Observations:Compared with the Offline recordings, the samples captured on video conferencing platforms often exhibit audio-visual asynchrony. Moreover, some samples even suffer from blurred frames and degraded audio quality due to network jitter. Nevertheless, these artifacts are representative of what can occur in real video conferencing scenarios.
| Offline | Zoom | Lark | Tencent Meeting | DingTalk |
|---|---|---|---|---|
| Condition: Plain | ||||
| Condition: Lombard (80 dB) | ||||
| Offline | Zoom | Lark | Tencent Meeting | DingTalk |
|---|---|---|---|---|
| Condition: Plain | ||||
| Condition: Lombard (80 dB) | ||||
| Offline | Zoom | Lark | Tencent Meeting | DingTalk |
|---|---|---|---|---|
| Condition: Plain | ||||
| Condition: Lombard (80 dB) | ||||
| Offline | Zoom | Lark | Tencent Meeting | DingTalk |
|---|---|---|---|---|
| Condition: Plain | ||||
| Condition: Lombard (80 dB) | ||||
Introduction: In this part, we present video samples under the Plain and Lombard conditions. We provide video samples recorded under different noise levels (background noise at 40 dB, 60 dB, and 80 dB). We also present Plain and Lombard video samples recorded in both the offline setting and the online setting, using Zoom as an example.
Observations: As the level of background noise increases, the speaker’s Lombard effect becomes stronger, which is manifested in a slower speaking rate, increased loudness, and higher frequency.
| Plain | 40 dB | 60 dB | 80 dB |
|---|---|---|---|
| Platform: Offline | |||
| Platform: Zoom | |||
| Plain | 40 dB | 60 dB | 80 dB |
|---|---|---|---|
| Platform: Offline | |||
| Platform: Zoom | |||
| Plain | 40 dB | 60 dB | 80 dB |
|---|---|---|---|
| Platform: Offline | |||
| Platform: Zoom | |||
| Plain | 40 dB | 60 dB | 80 dB |
|---|---|---|---|
| Platform: Offline | |||
| Platform: Zoom | |||
To further investigate the impact of MLD-VC on video conferencing, we fine-tune the LiPS-AVSR [1] model on our proposed MLD-VC dataset and evaluate its performance across multiple video conferencing platforms and datasets. In particular, we report results on the Chinese-LiPS dataset [1] and on the MLD-VC test split.

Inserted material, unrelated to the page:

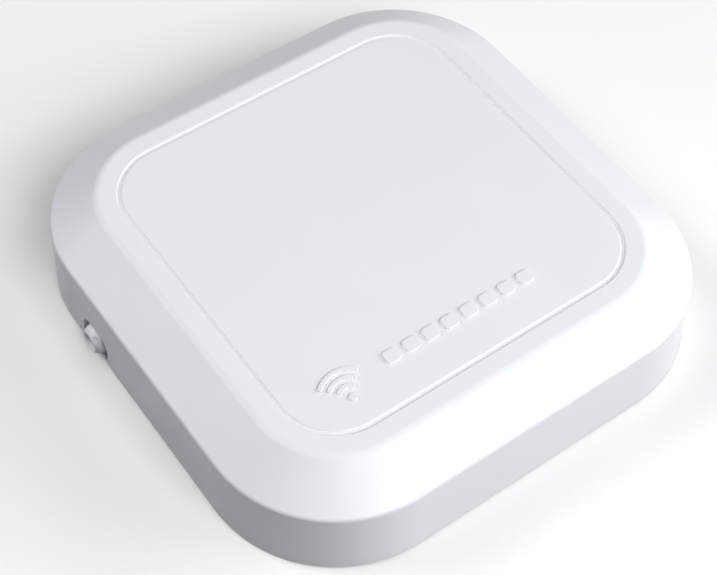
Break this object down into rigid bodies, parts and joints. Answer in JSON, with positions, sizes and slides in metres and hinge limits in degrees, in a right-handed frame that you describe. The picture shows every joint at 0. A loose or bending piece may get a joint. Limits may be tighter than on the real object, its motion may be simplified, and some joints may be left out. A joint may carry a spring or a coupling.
{
  "type": "ceiling access point",
  "caption": "Square white wireless access point with rounded corners and a sloped edge, that twists onto a round steel ceiling bracket and takes power at a round inlet in one side.",
  "frame": {"origin": "centre of the ceiling bracket's back, on the ceiling plane, which is also the centre of the square housing", "axes": "+Z points out of the ceiling towards the face. -Y is the edge that carries the raised symbol, +Y the port panel, and -X the wall with the power inlet."},
  "size_m": [0.1921, 0.1897, 0.0406],
  "materials": {
    "cover_white": "fine satin moulded",
    "pan_white": "matt moulded",
    "button_white": "satin moulded",
    "bracket_steel": "powder-coated sheet steel",
    "screw_steel": "zinc plated",
    "board_green": "solder-masked glass fibre",
    "chip_black": "moulded epoxy",
    "plastic_black": "satin moulded",
    "shield_tin": "tin plated sheet",
    "sink_aluminium": "extruded, clear anodised",
    "pad_grey": "soft silicone",
    "gold_contact": "gold flashed",
    "antenna_board": "solder-masked glass fibre",
    "lead_grey": "extruded jacket",
    "light_clear": "clear moulded",
    "led_yellow": "cast lens",
    "label_silver": "printed film, blank",
    "coil_ferrite": "sintered ferrite"
  },
  "bodies": {
    "bracket": {"ceiling_bracket": "bracket_steel"},
    "housing": {"base_pan": "pan_white", "board_screws": "screw_steel", "capacitors": "sink_aluminium", "cover_screws": "screw_steel", "flash_chip": "chip_black", "front_cover": "cover_white", "front_left_antenna": "antenna_board", "front_left_lead": "lead_grey", "front_right_antenna": "antenna_board", "front_right_lead": "lead_grey", "heat_sink": "sink_aluminium", "heat_sink_pins": "plastic_black", "inlet_collar": "cover_white", "inlet_pin": "screw_steel", "inlet_socket": "plastic_black", "inlet_terminals": "gold_contact", "lan_jack_contacts": "gold_contact", "lan_jack_insert": "plastic_black", "lan_jack_shell": "shield_tin", "lead_plugs": "gold_contact", "left_radio_shield": "shield_tin", "light_pipe": "light_clear", "line_transformers": "chip_black", "main_board": "board_green", "memory_chips": "chip_black", "pair_switch": "plastic_black", "port_panel": "pan_white", "power_coils": "coil_ferrite", "power_header": "plastic_black", "power_lead": "lead_grey", "processor": "chip_black", "radio_chips": "chip_black", "rating_label": "label_silver", "reset_switch": "plastic_black", "right_radio_shield": "shield_tin", "side_left_antenna": "antenna_board", "side_left_lead": "lead_grey", "side_right_antenna": "antenna_board", "side_right_lead": "lead_grey", "status_leds": "led_yellow", "thermal_pad": "pad_grey", "wan_jack_contacts": "gold_contact", "wan_jack_insert": "plastic_black", "wan_jack_shell": "shield_tin"},
    "pair_button": {"pair_cap": "button_white", "pair_nib": "plastic_black"},
    "reset_button": {"reset_nib": "plastic_black"}
  },
  "joints": [
    {"name": "bracket_twist", "type": "hinge", "parent": "bracket", "child": "housing", "pos_m": [0, 0, 0], "axis": [0, 0, 1], "range_deg": [0, 20]},
    {"name": "pair_press", "type": "slide", "parent": "housing", "child": "pair_button", "axis": [0, -1, 0], "range_m": [0, 0.0006], "stiffness_N_per_m": 900, "springref_m": -0.0008},
    {"name": "reset_press", "type": "slide", "parent": "housing", "child": "reset_button", "axis": [0, -1, 0], "range_m": [0, 0.0003], "stiffness_N_per_m": 1500, "springref_m": -0.0006}
  ]
}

| Test Dataset | Platform | Finetune | CER (%) ↓ | Reduction (%) |
|---|---|---|---|---|
| Chinese-LiPS [1] | Tencent Meeting | × | 10.97 | * |
| Tencent Meeting | ✓ | 9.65 | 12.0 | |
| Lark | × | 18.53 | * | |
| Lark | ✓ | 13.64 | 26.4 | |
| Zoom | × | 9.22 | * | |
| Zoom | ✓ | 7.93 | 14.0 | |
| MLD-VC (Ours) | * | × | 42.37 | * |
| * | ✓ | 13.91 | 67.2 |
Models fine-tuned with MLD-VC achieve consistent improvements across all evaluated video conferencing platforms. On Chinese-LiPS [1], fine-tuning yields an average relative CER reduction of 17.5% over Tencent Meeting, Lark, and Zoom. On the in-domain MLD-VC test set, the CER drops from 42.37% to 13.91%, corresponding to a 67.2% relative reduction. These results indicate that MLD-VC not only enhances in-domain performance but also substantially boosts cross-platform generalization in VC scenarios.

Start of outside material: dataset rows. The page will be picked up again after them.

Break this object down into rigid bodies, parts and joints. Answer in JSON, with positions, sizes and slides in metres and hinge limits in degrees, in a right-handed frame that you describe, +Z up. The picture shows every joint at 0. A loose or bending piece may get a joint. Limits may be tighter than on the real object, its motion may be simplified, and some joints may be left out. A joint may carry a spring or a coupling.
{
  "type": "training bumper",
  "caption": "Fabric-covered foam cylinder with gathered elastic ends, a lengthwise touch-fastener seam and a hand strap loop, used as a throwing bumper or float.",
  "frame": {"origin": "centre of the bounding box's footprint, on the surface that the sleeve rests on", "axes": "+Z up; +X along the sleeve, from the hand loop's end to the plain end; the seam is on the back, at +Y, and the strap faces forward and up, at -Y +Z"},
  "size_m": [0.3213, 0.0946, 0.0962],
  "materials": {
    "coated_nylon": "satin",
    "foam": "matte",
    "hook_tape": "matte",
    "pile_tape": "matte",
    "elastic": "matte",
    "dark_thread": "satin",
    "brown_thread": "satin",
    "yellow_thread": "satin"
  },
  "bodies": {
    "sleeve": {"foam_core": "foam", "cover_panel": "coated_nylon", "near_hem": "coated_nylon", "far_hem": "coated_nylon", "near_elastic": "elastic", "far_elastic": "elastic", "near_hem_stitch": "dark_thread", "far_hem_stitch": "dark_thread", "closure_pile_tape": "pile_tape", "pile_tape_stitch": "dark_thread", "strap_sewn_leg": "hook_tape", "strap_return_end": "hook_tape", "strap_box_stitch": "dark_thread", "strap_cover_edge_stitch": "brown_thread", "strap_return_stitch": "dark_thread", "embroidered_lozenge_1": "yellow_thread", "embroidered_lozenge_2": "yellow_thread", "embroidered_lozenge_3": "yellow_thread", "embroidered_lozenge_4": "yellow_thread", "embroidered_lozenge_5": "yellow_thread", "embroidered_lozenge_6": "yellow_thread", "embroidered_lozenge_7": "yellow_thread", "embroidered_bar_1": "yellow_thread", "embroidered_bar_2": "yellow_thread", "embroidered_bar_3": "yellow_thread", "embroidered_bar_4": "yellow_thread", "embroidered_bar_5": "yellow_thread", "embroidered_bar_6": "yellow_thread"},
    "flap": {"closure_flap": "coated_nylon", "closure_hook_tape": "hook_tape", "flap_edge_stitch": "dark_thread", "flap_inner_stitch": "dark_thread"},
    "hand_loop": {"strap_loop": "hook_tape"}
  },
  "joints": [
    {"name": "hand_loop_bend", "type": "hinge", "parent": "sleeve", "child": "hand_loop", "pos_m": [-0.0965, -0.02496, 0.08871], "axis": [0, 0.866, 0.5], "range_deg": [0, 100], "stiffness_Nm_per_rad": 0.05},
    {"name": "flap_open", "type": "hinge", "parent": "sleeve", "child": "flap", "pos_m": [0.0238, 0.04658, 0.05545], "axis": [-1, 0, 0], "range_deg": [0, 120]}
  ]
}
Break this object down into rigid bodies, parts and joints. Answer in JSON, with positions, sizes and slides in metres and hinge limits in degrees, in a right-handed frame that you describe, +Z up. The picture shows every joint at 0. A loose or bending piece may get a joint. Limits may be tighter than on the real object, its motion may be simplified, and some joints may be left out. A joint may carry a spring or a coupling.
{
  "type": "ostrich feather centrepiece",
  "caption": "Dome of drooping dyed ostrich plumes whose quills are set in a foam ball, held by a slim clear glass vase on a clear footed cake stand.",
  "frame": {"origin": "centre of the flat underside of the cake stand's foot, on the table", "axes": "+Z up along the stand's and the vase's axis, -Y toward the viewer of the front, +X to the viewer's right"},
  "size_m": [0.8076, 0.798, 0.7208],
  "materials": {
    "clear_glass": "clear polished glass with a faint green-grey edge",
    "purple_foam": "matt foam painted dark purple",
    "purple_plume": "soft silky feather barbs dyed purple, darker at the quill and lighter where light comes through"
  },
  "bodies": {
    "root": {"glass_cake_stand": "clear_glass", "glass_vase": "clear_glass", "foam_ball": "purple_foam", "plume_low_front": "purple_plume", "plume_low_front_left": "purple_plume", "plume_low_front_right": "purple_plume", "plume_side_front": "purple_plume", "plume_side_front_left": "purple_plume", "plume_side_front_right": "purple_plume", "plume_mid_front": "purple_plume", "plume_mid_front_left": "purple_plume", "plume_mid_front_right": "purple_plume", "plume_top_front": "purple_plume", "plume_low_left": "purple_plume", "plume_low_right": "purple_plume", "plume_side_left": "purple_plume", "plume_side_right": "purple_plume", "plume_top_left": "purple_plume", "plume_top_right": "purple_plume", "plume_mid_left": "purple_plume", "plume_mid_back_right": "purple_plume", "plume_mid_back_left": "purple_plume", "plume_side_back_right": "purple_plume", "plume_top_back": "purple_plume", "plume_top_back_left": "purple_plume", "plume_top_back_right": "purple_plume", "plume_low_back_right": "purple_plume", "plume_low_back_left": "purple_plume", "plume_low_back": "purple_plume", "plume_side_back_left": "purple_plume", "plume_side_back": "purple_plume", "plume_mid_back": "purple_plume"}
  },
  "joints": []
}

| Online | Hyper-expression | Tencent Meeting | Lark | Zoom |
|---|---|---|---|---|
| ✓ | ✓ | 9.65 | 13.64 | 7.93 |
| × | ✓ | 10.15 | 15.52 | 10.53 |
| ✓ | × | 10.01 | 14.48 | 9.61 |
We further conduct an ablation study to disentangle the effects of online recording conditions and spontaneous hyper-expression. Removing online data leads to an average CER increase of 15.9% across the three video conferencing platforms, while removing hyper-expression samples results in a 10.5% CER increase. These findings demonstrate that both realistic transmission distortions and spontaneous human hyper-expressions are indispensable for improving AVSR robustness in video conferencing. Their combination enables the model to better match real-world video conferencing conditions and validates the design rationale of MLD-VC.
[1] Jinghua Zhao, Yuhang Jia, Shiyao Wang, Jiaming Zhou, Hui Wang, and Yong Qin. Chinese-LiPS: A Chinese audio-visual speech recognition dataset with lip-reading and presentation slides. arXiv preprint arXiv:2504.15066, 2025.